### What is required
Repeat exactly and only the lines from the line containing "for name, points, mould" through the line containing "imported = [obj", both included.

^^^^

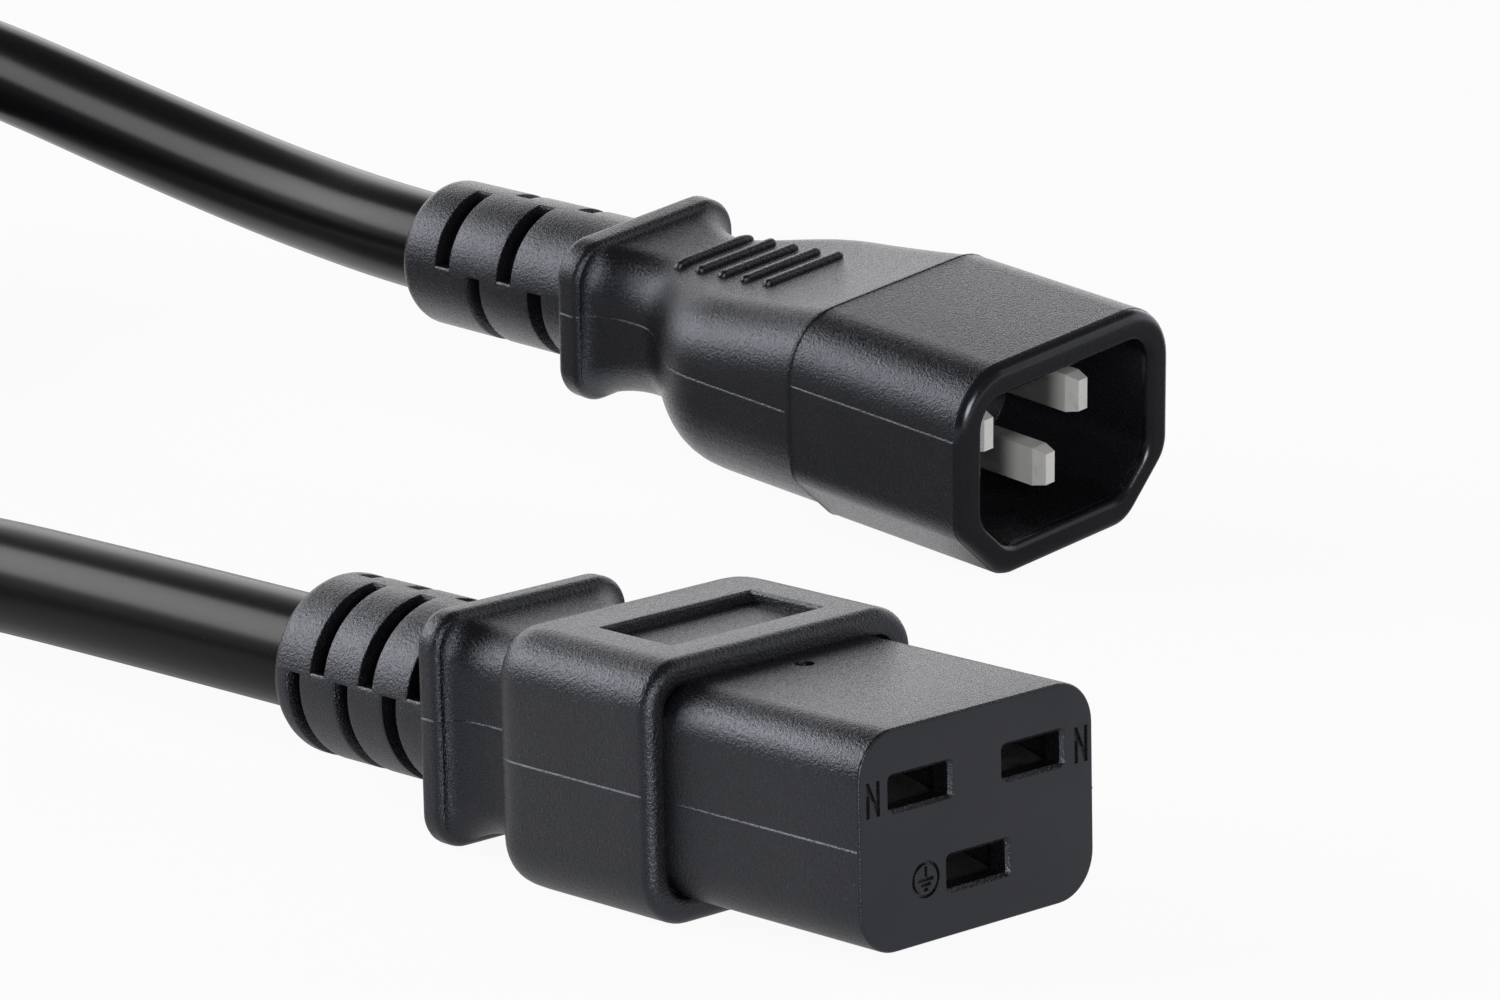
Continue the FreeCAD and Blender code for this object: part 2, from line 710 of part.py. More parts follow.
def lead_routes(female_end, plug_end, plug_outward):
    """The cord's points from each connector to its end of the coil."""
    start, end = coil_heights()
    stub_x = coil_x + coil_stub_length
    near_y = coil_y - coil_radius
    far_y = coil_y + coil_radius
    female = [
        female_end,
        female_end - X_AXIS * (jacket_grip + female_lead_out),
        V(-106, -0.4, 10.2),
        V(-170, near_y, start),
        V(stub_x, near_y, start),
    ]
    lead_out = plug_end + plug_outward * (jacket_grip + plug_lead_out)
    far = [
        plug_end,
        lead_out,
        V(-162, 97, 22.6),
        V(-187, 96.2, 26.8),
        V(-208, far_y + 0.7, 31.1),
        V(-220, far_y, end),
        V(stub_x, far_y, end),
    ]
    return female, far


def report_route(name, points, radii, solid):
    runs = [(b - a).Length for a, b in zip(points, points[1:])]
    path, _ = route_path(points, cord_bend_share)
    ratio = solid.Volume / (math.pi * cord_radius ** 2 * path.Length)
    print(name, "runs", [round(r, 1) for r in runs], "radii", [round(r) for r in radii],
          "length", round(path.Length, 1), "volume ratio", round(ratio, 5))


def build():
    """Every node's solid in the part's frame."""
    nodes = {}
    female_solids, female_end = female_connector()
    female_place = female_placement()
    for name, solid in female_solids.items():
        solid.Placement = female_place.multiply(solid.Placement)
        nodes[name] = solid
    plug_solids, plug_end, plug_outward = plug()
    plug_place = plug_placement(plug_solids["c14_shroud"])
    for name, solid in plug_solids.items():
        solid.Placement = plug_place.multiply(solid.Placement)
        nodes[name] = solid
    female_route, plug_route = lead_routes(female_place.multVec(female_end), plug_place.multVec(plug_end),
                                           plug_place.Rotation.multVec(plug_outward))
    for name, points, mould in (("cord_to_c19", female_route, "c19_overmould"),
                                ("cord_to_c14", plug_route, "c14_overmould")):
        path, radii = route_path(points, cord_bend_share)
        nodes[name] = swept(path, points, cord_radius)
        nodes[mould] = nodes[mould].cut(nodes[name])
        report_route(name, points, radii, nodes[name])
    nodes["cord_coil"] = cord_coil()
    nodes["cord_tie"] = cord_tie()
    return nodes


os.makedirs("parts", exist_ok=True)
for node, shape in build().items():
    solid = shape.Solids[0] if len(shape.Solids) == 1 else shape
    solid.exportStep("parts/" + node + ".step")
    print(node, len(shape.Solids), "solid", round(shape.Volume, 1), "mm3", "valid", shape.isValid())
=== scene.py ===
import json
import math

import bmesh
import bpy
from mathutils import Matrix, Vector


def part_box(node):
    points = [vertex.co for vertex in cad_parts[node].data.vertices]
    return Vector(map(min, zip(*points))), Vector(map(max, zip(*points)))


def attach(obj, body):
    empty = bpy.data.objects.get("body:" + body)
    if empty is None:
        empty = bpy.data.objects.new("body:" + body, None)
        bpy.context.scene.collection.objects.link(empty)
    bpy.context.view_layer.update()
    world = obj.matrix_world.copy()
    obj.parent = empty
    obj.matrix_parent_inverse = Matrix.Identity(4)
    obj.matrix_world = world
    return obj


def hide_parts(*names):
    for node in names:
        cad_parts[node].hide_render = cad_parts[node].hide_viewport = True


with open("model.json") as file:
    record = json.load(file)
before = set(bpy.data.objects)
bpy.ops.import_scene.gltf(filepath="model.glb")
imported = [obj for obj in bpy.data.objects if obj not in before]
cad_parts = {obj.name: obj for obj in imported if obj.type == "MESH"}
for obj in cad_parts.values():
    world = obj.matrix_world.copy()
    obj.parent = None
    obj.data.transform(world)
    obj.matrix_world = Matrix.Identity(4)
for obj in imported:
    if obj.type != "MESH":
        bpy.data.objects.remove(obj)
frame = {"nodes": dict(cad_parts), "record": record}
for name in ("Cube", "Light", "Camera"):
    if name in bpy.data.objects:
        bpy.data.objects.remove(bpy.data.objects[name])
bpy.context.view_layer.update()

# A data-centre power lead, dressed: the camera and studio, the cord as it lies, the moulded shells in
# their full detail, and a finish for every piece. Shells are built in millimetres in their connector's
# own frame (origin at the centre of the mating face, +X out of the mouth) and then placed in the part's.

MM = 0.001

# ---- Female connector (the solids' sizes, with rounder corners on the nose and body) ----------------
NOSE = (27.0, 9.425, -9.425, 4.0, 4.0)          # width, top, bottom, top radius, bottom radius
NOSE_LENGTH = 23.1
NOSE_EDGE = 0.25
WITNESS_X = -6.8                 # an upright mould line on the nose's side
WITNESS_TOP = 5.2
BODY = (31.0, 11.48, -11.48, 4.2, 4.6)
BODY_STRAIGHT = 13.9
BODY_SHOULDER = 9.4
BODY_SHOULDER_LEAN = 2.4
BODY_EDGE = 1.1
NECK = (18.2, 8.2, -10.2, 4.0, 4.0)
NECK_LENGTH = 4.1
COLLAR = (22.5, 9.62, -11.48, 3.2, 3.2)
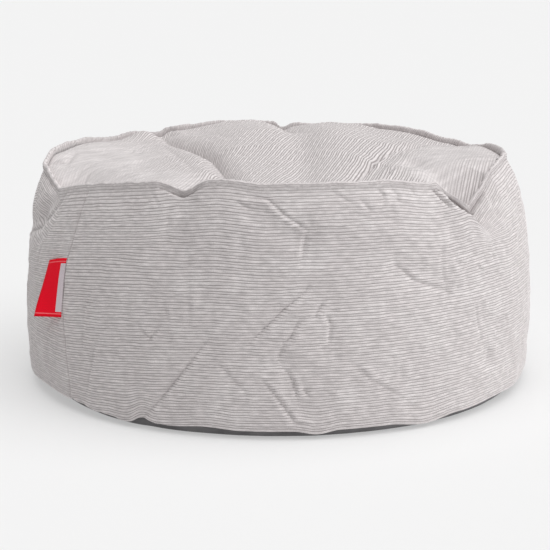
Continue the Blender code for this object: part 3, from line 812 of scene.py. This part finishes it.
def grid_faces(rows, columns, wrap=False):
    """Quads of a grid, with its last column joined to its first where it wraps."""
    across = columns if wrap else columns - 1
    i, j = np.meshgrid(np.arange(rows - 1), np.arange(across), indexing="ij")
    after = (j + 1) % columns
    row, above = i * columns, (i + 1) * columns
    return np.stack([row + j, row + after, above + after, above + j], axis=-1).reshape(-1, 4).tolist()


def add_layer(mesh, name, vectors):
    """Keeps a vector for each point with a mesh, for its material."""
    layer = mesh.attributes.new(name, "FLOAT_VECTOR", "POINT")
    layer.data.foreach_set("vector", vectors.astype(np.float32).ravel())


def grid_outline(rows, columns):
    """A grid's outer points, from its first one along its first row and round."""
    grid = np.arange(rows * columns).reshape(rows, columns)
    return np.concatenate([grid[0], grid[1:, -1], grid[-1, -2::-1], grid[-2:0:-1, 0]]).tolist()


def make_piece(name, points, faces, material, node, fabric=None, normals=None):
    """A named piece on the pouf's one body, in place of a node."""
    mesh = bpy.data.meshes.new(name)
    mesh.from_pydata(points.reshape(-1, 3).tolist(), [], faces)
    mesh.materials.append(material)
    mesh.shade_smooth()
    if fabric is not None:
        add_layer(mesh, "fabric", fabric)
    if normals is not None:
        mesh.normals_split_custom_set_from_vertices(normals.tolist())
    piece = bpy.data.objects.new(name, mesh)
    bpy.context.scene.collection.objects.link(piece)
    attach(piece, "root")
    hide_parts(node)
    return piece


def band_piece(name, panel, material):
    """One panel of the side band, closed inside the pouf round its middle."""
    ribs = np.append((np.arange(REPEATS)[:, None] + np.array(RIB_STEPS)).ravel(), REPEATS)
    points, normals, fabric = band_grid(columns_between(panel), ribs)
    rows, columns = points.shape[:2]
    faces = grid_faces(rows, columns)
    loop = grid_outline(rows, columns)
    faces += [[rows * columns, b, a] for a, b in zip(loop, loop[1:] + loop[:1])]
    # The middle's own point, normal and place in the cloth follow those of the grid
    middle = ((0.0, 0.0, RIM_HEIGHT / 2), (0, 0, 1), (0, 0, 0))
    grids = zip((points, normals, fabric), middle)
    points, normals, fabric = (np.concatenate([grid.reshape(-1, 3), [last]]) for grid, last in grids)
    piece = make_piece(name, points, faces, material, "filled_body", fabric, normals)


def pressed_pile(x, y):
    """How far the top's ribs are pressed flat, from 0 to 1."""
    standing = 1.0
    for p in PRESSED:
        reach = ((x - p.x) / p.half_x) ** 2 + ((y - p.y) / p.half_y) ** 2
        standing = standing * (1 - p.amount * np.exp(-(reach**2)))
    return 1 - standing


def inside_rim(x, y):
    """The angle of a point in plan, and how far inside the standing seam it lies."""
    angle = np.degrees(np.arctan2(x, -y))
    return angle, np.maximum(rim_radius(angle) - SEAM_THICKNESS / 2 - np.hypot(x, y), 0)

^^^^

### Task result
    for name, points, mould in (("cord_to_c19", female_route, "c19_overmould"),
                                ("cord_to_c14", plug_route, "c14_overmould")):
        path, radii = route_path(points, cord_bend_share)
        nodes[name] = swept(path, points, cord_radius)
        nodes[mould] = nodes[mould].cut(nodes[name])
        report_route(name, points, radii, nodes[name])
    nodes["cord_coil"] = cord_coil()
    nodes["cord_tie"] = cord_tie()
    return nodes


os.makedirs("parts", exist_ok=True)
for node, shape in build().items():
    solid = shape.Solids[0] if len(shape.Solids) == 1 else shape
    solid.exportStep("parts/" + node + ".step")
    print(node, len(shape.Solids), "solid", round(shape.Volume, 1), "mm3", "valid", shape.isValid())
=== scene.py ===
import json
import math

import bmesh
import bpy
from mathutils import Matrix, Vector


def part_box(node):
    points = [vertex.co for vertex in cad_parts[node].data.vertices]
    return Vector(map(min, zip(*points))), Vector(map(max, zip(*points)))


def attach(obj, body):
    empty = bpy.data.objects.get("body:" + body)
    if empty is None:
        empty = bpy.data.objects.new("body:" + body, None)
        bpy.context.scene.collection.objects.link(empty)
    bpy.context.view_layer.update()
    world = obj.matrix_world.copy()
    obj.parent = empty
    obj.matrix_parent_inverse = Matrix.Identity(4)
    obj.matrix_world = world
    return obj


def hide_parts(*names):
    for node in names:
        cad_parts[node].hide_render = cad_parts[node].hide_viewport = True


with open("model.json") as file:
    record = json.load(file)
before = set(bpy.data.objects)
bpy.ops.import_scene.gltf(filepath="model.glb")
imported = [obj for obj in bpy.data.objects if obj not in before]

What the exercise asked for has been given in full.